## Stored records
──────

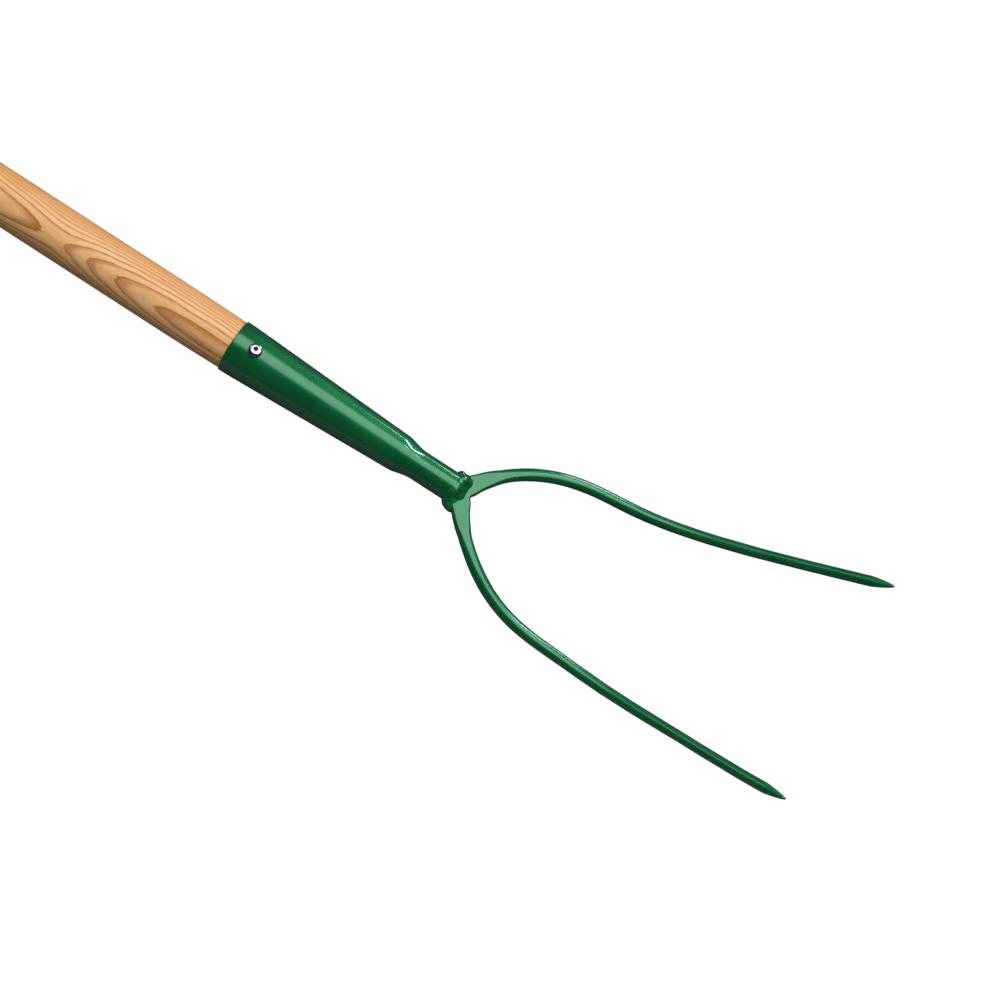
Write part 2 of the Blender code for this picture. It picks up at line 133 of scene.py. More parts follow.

──────

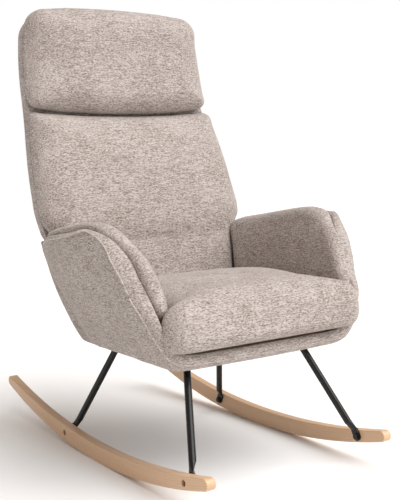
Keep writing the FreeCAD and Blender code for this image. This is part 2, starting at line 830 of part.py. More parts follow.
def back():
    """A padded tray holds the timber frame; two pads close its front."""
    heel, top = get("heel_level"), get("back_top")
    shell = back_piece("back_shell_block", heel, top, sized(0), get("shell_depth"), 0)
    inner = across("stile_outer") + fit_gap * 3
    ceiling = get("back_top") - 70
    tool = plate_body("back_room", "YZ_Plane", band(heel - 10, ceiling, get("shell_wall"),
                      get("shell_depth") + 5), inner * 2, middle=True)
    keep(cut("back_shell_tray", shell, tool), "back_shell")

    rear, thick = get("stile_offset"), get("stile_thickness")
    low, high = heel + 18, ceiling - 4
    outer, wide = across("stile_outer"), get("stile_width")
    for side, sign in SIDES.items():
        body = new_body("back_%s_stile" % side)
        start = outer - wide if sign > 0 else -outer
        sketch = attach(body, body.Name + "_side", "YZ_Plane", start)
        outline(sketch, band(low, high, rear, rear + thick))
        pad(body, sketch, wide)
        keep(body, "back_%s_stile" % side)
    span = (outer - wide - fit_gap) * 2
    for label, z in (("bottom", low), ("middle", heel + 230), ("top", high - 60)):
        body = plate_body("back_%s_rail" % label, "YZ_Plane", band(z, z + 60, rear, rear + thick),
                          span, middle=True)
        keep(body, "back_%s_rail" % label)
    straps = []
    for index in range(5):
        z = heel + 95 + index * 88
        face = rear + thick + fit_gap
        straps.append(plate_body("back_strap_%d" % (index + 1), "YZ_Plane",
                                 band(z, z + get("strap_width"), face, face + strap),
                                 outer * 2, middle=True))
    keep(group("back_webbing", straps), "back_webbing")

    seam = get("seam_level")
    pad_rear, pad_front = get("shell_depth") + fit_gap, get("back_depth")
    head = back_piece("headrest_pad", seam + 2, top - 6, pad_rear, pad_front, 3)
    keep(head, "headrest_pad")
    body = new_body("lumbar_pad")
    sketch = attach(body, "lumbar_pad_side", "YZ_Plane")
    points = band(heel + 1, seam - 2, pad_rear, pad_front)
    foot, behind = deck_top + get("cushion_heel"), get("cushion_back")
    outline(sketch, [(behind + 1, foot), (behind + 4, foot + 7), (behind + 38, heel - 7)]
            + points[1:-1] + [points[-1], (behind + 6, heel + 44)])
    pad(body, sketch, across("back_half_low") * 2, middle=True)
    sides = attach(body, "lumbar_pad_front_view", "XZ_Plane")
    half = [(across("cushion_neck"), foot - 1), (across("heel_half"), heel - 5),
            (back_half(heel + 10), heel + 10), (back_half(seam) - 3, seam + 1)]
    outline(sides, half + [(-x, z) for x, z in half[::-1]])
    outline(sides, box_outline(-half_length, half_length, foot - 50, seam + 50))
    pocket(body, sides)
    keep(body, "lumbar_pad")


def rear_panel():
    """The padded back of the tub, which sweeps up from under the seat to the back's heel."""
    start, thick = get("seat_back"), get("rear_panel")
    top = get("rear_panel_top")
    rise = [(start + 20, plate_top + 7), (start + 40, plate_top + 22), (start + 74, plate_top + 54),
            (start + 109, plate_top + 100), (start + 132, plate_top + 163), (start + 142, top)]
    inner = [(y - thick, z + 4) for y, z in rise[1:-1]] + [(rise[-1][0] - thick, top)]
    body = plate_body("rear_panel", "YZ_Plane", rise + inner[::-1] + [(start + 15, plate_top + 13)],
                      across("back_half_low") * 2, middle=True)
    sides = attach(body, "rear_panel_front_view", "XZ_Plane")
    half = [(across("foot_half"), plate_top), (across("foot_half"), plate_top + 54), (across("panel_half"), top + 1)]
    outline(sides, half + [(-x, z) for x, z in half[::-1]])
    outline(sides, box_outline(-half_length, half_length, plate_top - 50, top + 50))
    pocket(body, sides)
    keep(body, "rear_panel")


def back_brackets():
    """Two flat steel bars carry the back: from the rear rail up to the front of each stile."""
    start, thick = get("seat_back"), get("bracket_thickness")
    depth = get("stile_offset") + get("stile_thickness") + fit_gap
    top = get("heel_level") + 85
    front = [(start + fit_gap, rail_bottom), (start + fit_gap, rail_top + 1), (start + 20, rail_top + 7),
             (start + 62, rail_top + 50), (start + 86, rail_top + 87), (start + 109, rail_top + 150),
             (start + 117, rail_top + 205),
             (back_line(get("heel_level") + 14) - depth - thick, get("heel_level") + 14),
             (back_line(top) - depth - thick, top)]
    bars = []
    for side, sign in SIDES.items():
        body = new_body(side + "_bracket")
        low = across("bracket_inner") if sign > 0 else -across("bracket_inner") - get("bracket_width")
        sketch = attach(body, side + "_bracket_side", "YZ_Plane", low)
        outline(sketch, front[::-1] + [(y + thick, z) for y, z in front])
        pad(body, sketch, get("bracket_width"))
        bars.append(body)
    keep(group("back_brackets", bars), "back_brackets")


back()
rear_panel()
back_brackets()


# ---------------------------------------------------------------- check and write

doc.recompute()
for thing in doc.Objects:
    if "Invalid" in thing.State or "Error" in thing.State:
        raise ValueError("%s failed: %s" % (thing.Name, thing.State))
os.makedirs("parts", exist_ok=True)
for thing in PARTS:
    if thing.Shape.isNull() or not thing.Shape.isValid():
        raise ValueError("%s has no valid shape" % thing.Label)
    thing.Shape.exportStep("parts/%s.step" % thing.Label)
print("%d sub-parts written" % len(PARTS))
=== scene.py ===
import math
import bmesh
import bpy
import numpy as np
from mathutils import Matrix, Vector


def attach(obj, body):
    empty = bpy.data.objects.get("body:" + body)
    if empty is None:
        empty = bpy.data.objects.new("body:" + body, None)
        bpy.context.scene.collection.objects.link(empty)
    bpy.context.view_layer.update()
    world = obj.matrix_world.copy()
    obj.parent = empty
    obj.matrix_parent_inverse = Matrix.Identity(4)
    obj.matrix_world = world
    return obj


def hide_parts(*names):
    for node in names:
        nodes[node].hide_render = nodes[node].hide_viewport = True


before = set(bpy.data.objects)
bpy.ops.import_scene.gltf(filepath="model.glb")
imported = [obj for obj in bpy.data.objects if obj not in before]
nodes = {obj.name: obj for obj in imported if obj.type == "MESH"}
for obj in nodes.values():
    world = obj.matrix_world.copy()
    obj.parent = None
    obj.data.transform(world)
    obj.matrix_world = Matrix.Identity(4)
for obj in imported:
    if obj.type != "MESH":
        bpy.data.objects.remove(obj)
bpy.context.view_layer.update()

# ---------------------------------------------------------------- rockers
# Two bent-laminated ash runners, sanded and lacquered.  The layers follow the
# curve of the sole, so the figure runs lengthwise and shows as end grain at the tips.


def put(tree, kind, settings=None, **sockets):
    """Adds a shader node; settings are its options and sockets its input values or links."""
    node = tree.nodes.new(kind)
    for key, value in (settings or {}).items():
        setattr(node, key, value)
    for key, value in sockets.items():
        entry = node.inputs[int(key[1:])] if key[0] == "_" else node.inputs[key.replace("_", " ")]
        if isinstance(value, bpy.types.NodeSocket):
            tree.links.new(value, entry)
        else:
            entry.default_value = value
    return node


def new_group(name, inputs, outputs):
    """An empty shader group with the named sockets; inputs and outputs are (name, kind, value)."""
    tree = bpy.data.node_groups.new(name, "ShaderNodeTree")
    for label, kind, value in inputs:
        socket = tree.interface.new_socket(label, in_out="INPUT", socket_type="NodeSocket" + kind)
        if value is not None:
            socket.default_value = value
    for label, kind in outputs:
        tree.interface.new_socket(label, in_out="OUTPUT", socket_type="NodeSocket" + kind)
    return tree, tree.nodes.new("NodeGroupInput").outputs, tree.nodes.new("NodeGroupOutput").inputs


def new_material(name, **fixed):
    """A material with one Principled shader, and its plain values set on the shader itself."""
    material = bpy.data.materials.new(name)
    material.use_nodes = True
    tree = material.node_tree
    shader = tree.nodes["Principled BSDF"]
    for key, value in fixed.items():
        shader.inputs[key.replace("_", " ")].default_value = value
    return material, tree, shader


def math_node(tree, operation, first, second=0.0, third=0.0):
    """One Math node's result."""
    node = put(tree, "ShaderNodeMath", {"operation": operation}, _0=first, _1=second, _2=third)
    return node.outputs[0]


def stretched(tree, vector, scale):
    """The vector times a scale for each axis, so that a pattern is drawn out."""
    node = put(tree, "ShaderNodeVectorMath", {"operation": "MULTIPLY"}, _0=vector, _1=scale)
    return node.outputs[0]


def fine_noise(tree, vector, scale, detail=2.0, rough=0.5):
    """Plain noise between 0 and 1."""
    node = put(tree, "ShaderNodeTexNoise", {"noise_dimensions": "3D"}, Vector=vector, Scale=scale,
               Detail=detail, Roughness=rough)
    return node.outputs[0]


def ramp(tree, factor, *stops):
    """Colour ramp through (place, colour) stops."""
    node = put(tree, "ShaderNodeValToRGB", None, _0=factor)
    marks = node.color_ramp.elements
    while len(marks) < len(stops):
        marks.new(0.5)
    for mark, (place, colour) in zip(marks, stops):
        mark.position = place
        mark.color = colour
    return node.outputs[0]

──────

## Required task
Repeat exactly the lines from the one containing "doc.recompute()" through the one containing "bpy.context.scene.collection.objects.link(empty)", both included, and nothing else.

## Answer below
doc.recompute()
for thing in doc.Objects:
    if "Invalid" in thing.State or "Error" in thing.State:
        raise ValueError("%s failed: %s" % (thing.Name, thing.State))
os.makedirs("parts", exist_ok=True)
for thing in PARTS:
    if thing.Shape.isNull() or not thing.Shape.isValid():
        raise ValueError("%s has no valid shape" % thing.Label)
    thing.Shape.exportStep("parts/%s.step" % thing.Label)
print("%d sub-parts written" % len(PARTS))
=== scene.py ===
import math
import bmesh
import bpy
import numpy as np
from mathutils import Matrix, Vector


def attach(obj, body):
    empty = bpy.data.objects.get("body:" + body)
    if empty is None:
        empty = bpy.data.objects.new("body:" + body, None)
        bpy.context.scene.collection.objects.link(empty)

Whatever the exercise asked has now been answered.